- Born: Ludmila Vinogradoff Sorokin Shanghai, China
- Citizenship: China; Venezuela; Russia;
- Education: Central University of Venezuela
- Occupation: Journalist

= Ludmila Vinogradoff =

Chinese-born Venezuelan journalist

Ludmila Vinogradoff Sorokin (柳德米拉·維諾格拉多夫; Людмила Виноградофф) is a Chinese and Venezuelan journalist. She has worked in several national and international media outlets, including El Nacional, El País, Semana, ABC and Clarín.

== Education ==
Born to a Chinese father and a Russian mother, Ludmila emigrated with her family to Venezuela in search of freedom.

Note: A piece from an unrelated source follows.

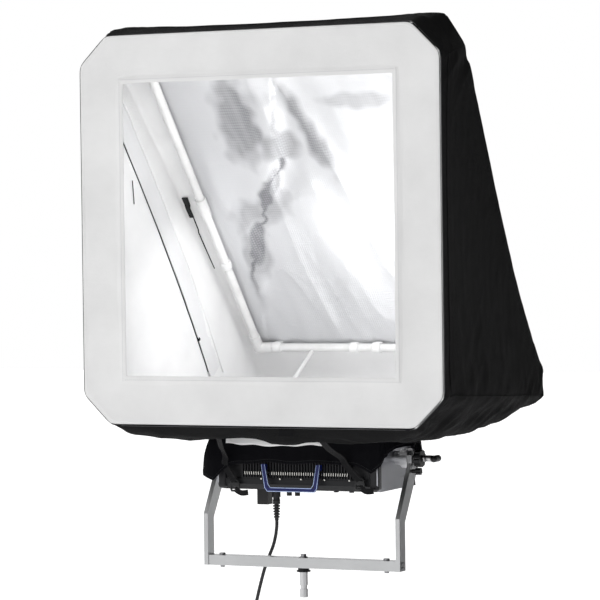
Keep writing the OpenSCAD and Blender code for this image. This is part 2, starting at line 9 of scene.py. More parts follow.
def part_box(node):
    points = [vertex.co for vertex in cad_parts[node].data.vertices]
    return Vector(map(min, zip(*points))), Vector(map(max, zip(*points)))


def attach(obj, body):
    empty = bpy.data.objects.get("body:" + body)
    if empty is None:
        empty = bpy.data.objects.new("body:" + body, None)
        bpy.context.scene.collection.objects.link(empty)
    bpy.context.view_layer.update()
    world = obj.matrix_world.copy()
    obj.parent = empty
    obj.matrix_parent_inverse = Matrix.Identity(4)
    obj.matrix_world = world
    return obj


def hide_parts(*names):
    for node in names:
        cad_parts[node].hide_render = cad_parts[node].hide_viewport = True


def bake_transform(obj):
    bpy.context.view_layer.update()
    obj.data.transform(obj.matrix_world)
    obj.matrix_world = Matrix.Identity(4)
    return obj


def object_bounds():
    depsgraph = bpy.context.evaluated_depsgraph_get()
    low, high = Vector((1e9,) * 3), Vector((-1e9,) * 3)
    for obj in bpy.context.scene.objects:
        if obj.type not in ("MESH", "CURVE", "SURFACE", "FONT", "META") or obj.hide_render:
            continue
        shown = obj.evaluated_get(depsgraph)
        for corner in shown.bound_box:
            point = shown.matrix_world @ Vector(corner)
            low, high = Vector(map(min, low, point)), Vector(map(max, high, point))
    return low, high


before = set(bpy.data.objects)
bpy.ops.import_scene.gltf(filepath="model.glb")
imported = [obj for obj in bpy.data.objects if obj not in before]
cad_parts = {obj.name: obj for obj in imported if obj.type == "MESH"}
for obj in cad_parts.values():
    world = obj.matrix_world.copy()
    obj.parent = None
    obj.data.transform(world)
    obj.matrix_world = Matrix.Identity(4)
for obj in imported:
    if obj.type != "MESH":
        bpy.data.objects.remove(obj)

# A wedge-shaped bounce softbox on a panel lamp in a cranked yoke. Metres, +Z up, front towards -Y.

cad_box = [list(corner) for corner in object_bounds()]

# ---------- sizes taken from the frame, and the bag's outline as the CAD source gives it ----------
border_low, border_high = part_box("front_border")
FRONT_Y = border_low[1]
BASE_Z = border_low[2]
HALF = border_high[0]
BAG_W = 2 * HALF
BORDER = 0.170
CUT = 0.103
TOE = 0.072
TOP_DEPTH = 0.150
DEPTH = 1.250
ROOF = BAG_W + 0.036
KICK_TOP = 0.125
KICK_MID = 0.048
KICK_LOW = 0.012
REAR_CUT = 0.106
ROOF_CUT = 0.028
FOOT_CUT = 0.060
EDGE_SAG = Vector((-0.016, -0.005, 0))
TOP_SAG = 0.007
POUCH_FRONT = 0.047
POUCH_SIDE = 0.030
REAR_SLOPE = (DEPTH - TOP_DEPTH) / (ROOF - KICK_TOP)
hub_low, hub_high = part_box("tilt_hub_right")
PIVOT_Y = (hub_low[1] + hub_high[1]) / 2
PIVOT_Z = (hub_low[2] + hub_high[2]) / 2
lamp_low, lamp_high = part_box("end_panel_right")
LAMP_HALF = lamp_high[0]
LAMP_FRONT = lamp_low[1]
LAMP_REAR = lamp_high[1]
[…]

She graduated from the Central University of Venezuela and later obtained a postgraduate degree in cinema and mass communication at the School for Advanced Studies in the Social Sciences in Paris, France.

== Career ==
She began her journalistic career at the Venezuelan newspaper El Nacional, covering political and economic topics. Vinogradoff has worked as a journalist for more than 25 years and part of her career has included investigating corruption in Venezuela. She has also been international correspondent in Caracas for the Spanish newspaper El País and the Colombian magazine Semana. She currently works for the Spanish newspaper ABC and the Argentine outlet Clarín.